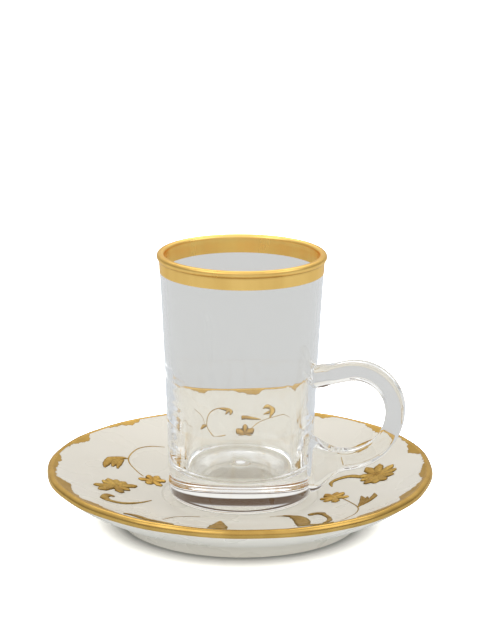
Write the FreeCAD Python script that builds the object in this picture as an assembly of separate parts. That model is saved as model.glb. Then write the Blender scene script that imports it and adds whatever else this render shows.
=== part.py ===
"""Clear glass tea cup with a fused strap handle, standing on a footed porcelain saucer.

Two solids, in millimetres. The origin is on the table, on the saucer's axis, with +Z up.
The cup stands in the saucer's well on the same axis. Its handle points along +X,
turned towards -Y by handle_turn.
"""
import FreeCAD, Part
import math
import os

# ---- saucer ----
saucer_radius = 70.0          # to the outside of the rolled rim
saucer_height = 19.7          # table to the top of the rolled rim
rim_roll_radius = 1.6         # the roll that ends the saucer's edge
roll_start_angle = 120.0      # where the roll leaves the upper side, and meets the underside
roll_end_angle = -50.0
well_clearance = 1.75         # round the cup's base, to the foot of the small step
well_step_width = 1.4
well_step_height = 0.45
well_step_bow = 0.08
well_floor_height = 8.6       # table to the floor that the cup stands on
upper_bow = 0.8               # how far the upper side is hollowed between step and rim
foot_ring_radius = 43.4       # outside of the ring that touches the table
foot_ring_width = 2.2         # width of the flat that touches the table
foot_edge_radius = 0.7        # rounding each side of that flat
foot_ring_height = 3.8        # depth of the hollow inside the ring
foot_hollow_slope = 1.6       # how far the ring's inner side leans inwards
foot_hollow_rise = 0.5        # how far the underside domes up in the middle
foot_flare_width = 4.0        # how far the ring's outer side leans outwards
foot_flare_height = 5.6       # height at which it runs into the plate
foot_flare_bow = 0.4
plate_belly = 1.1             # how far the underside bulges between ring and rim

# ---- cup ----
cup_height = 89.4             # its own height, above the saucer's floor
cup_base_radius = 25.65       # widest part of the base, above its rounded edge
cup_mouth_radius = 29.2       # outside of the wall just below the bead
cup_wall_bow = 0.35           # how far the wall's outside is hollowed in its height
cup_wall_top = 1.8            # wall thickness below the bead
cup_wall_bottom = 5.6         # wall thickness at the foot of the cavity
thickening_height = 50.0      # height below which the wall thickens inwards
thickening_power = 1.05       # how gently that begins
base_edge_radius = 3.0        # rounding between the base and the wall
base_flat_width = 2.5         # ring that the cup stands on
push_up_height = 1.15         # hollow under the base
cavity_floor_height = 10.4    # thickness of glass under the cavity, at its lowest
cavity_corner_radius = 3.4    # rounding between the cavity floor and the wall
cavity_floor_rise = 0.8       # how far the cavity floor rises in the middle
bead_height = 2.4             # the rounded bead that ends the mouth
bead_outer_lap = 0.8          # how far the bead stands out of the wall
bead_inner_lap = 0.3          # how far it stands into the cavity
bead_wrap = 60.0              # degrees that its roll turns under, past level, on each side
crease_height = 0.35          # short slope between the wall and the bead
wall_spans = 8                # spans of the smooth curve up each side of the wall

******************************

### DESCRIPTION OF THE TASK:
Pull out each line holding the string "FreeCAD".

### RESULT OF THE TASK:
Write the FreeCAD Python script that builds the object in this picture as an assembly of separate parts. That model is saved as model.glb. Then write the Blender scene script that imports it and adds whatever else this render shows.
import FreeCAD, Part